In a story published Sunday in the Washington Post, former acting ICE director John Sandweg explained the difference in how the agency prioritizes deportation arrests since President Donald Trump took office a year ago. Sandweg, who helped draft a 2014 memo that prioritized arrests based on the severity of immigrants’ criminal records, said ICE has the resources to deport only about 200,000 cases a year from the country’s interior.

“The problem is, when you remove all priorities, it’s like a fisherman who could just get his quota anywhere,” Sandweg told the Washington Post. “It diminishes the incentives on the agents to go get the bad criminals. Now their job is to fill beds.”

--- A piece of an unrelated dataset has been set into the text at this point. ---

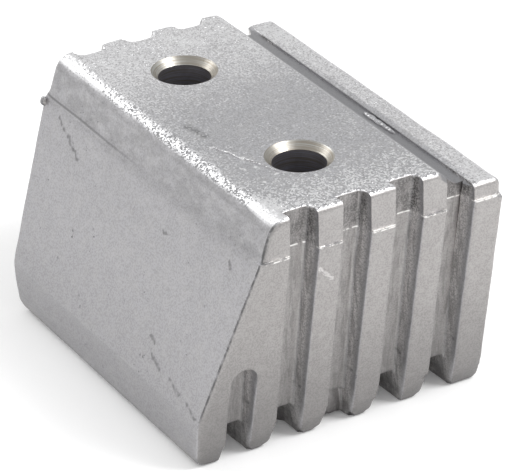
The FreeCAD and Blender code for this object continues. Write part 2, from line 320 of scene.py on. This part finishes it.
# %% Node helpers
class Graph:
    """A material whose nodes are added by short calls."""

    def __init__(self, name):
        self.material = bpy.data.materials.new(name)
        self.material.use_nodes = True
        self.tree = self.material.node_tree
        self.shader = self.tree.nodes["Principled BSDF"]
        self.colour = None

    def node(self, kind, inputs=(), **settings):
        """Adds a node, sets it up, and links or fills its inputs by their names or numbers."""
        node = self.tree.nodes.new(kind)
        for key, value in settings.items():
            setattr(node, key, value)
        for key, value in dict(inputs).items():
            self.feed(node.inputs[key], value)
        return node

    def feed(self, socket, value):
        """Links an output into a socket, or writes a constant there."""
        if isinstance(value, bpy.types.NodeSocket):
            self.tree.links.new(value, socket)
        else:
            socket.default_value = value

    def math(self, operation, a, b=0.0, c=0.0):
        """One sum of up to three values."""
        return self.node("ShaderNodeMath", {0: a, 1: b, 2: c}, operation=operation).outputs[0]

    def add(self, a, b):
        return self.math("ADD", a, b)

    def less(self, a, b):
        return self.math("SUBTRACT", a, b)

    def times(self, first, *others):
        """The product of some values."""
        for other in others:
            first = self.math("MULTIPLY", first, other)
        return first

    def most(self, first, *others):
        """The greatest of some values."""
        for other in others:
            first = self.math("MAXIMUM", first, other)
        return first

    def shift(self, value, factor, start):
        """The value times a factor, counted from a start."""
        return self.math("MULTIPLY_ADD", value, factor, start)

    def rise(self, value, low, high, low_out=0.0, high_out=1.0):
        """Rises smoothly from one value to another between two limits, or falls if the limits are swapped."""
        inputs = {"Value": value, "From Min": low, "From Max": high, "To Min": low_out, "To Max": high_out}
        return self.node("ShaderNodeMapRange", inputs, interpolation_type="SMOOTHSTEP").outputs["Result"]

    def mix(self, factor, a, b):
        """A colour between two colours."""
        node = self.node("ShaderNodeMix", {"Factor": factor}, data_type="RGBA")
        self.feed(node.inputs[6], a)
        self.feed(node.inputs[7], b)
        return node.outputs[2]

    def paint(self, colour, *masks):
        """Lays a colour over the colour so far, where all the masks are high."""
        self.colour = self.mix(self.times(*masks), self.colour, colour)

    def noise(self, vector, size, detail=2.0, roughness=0.5):
        """Cloudy noise whose patches are about the given size in millimetres."""
        inputs = {"Vector": vector, "Scale": 1 / size, "Detail": detail, "Roughness": roughness}
        return self.node("ShaderNodeTexNoise", inputs).outputs["Fac"]

    def reach(self, a, b, start, end):
        """The distance of the place (a, b) from a line between two points."""
        run = (end[0] - start[0], end[1] - start[1])
        da = self.less(a, start[0])
        db = self.less(b, start[1])
        share = self.rise(self.add(self.times(da, run[0]), self.times(db, run[1])), 0.0, run[0] ** 2 + run[1] ** 2)
        da = self.less(da, self.times(share, run[0]))
        db = self.less(db, self.times(share, run[1]))
        return self.math("SQRT", self.add(self.times(da, da), self.times(db, db)))

    def scaled(self, vector, x, y, z):
        """The vector with each part multiplied."""
        node = self.node("ShaderNodeVectorMath", operation="MULTIPLY")
        self.feed(node.inputs[0], vector)
        node.inputs[1].default_value = (x, y, z)
        return node.outputs[0]

    def place(self):
        """The place on the object in millimetres, and the way that the surface faces."""
        outputs = self.node("ShaderNodeTexCoord").outputs
        return self.scaled(outputs["Object"], 1 / MM, 1 / MM, 1 / MM), outputs["Normal"]


print("graph calls:", [name for name in vars(Graph) if not name.startswith("_")])

# %% [markdown]
# The cast skin is one material, because it is one metal. What differs is the wall that each region lay against, so
# the graph first finds out where a point is and which way it faces. The front and the ends are sloping planes, and a
# point's distance from them tells the outer faces from the floors and walls of the grooves.

# %% Tell the regions of the skin apart
FRONT_SLOPE = 0.33
FRONT_FOOT_Z = 9.2
FRONT_FOOT_Y = -27.65
END_SLOPE = 0.133
END_X = 35.5
plate = PLATE.z / MM
parting = PARTING / MM

g = Graph("cast_metal")
mm, facing = g.place()
x, y, z = g.node("ShaderNodeSeparateXYZ", {0: mm}).outputs
nx, ny, nz = g.node("ShaderNodeSeparateXYZ", {0: facing}).outputs

upward = g.rise(nz, 0.55, 0.9)
on_top = g.times(upward, g.rise(z, plate - 4.3, plate - 3.8))
forward = g.rise(ny, -0.25, -0.6)
sideways = g.rise(g.math("ABSOLUTE", nx), 0.5, 0.8)
upright_here = g.rise(nz, 0.6, 0.3)

from_front = g.less(y, g.shift(g.less(z, FRONT_FOOT_Z), FRONT_SLOPE, FRONT_FOOT_Y))
end_wall = g.shift(g.math("MINIMUM", g.less(z, parting), 0.0), END_SLOPE, END_X)
depth = g.less(end_wall, g.math("ABSOLUTE", x))
recess = g.times(g.rise(depth, 0.5, 1.9), g.rise(depth, 11.0, 8.0), upright_here,
                 g.rise(from_front, 2.5, 3.5), g.rise(y, 27.0, 26.0))
print("nodes so far:", len(g.tree.nodes))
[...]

Matthew Albence, executive associate director of ICE’s immigration enforcement division, said the agency’s priority remains the same as it did under former President Barack Obama: focusing on those who pose a threat to public safety or national security. However, agents are now also enforcing judges’ deportation orders against all immigrants who are subject to deportation, regardless of criminal record or lack thereof.

“There’s no list where we rank ‘This is illegal alien number 1 all the way down to 2.3 million,” Albence told the Post.

Trump in January 2017 issued an executive order that expanded ICE’s enforcement and removal focus to include individuals who may not have committed any crimes but who, “in the judgment of an immigration officer, otherwise pose a risk to public safety or national security.”

Rekha Sharma-Crawford said she didn’t expect any updates on his case Monday night. Any new information would likely come out Tuesday morning at the earliest, she said.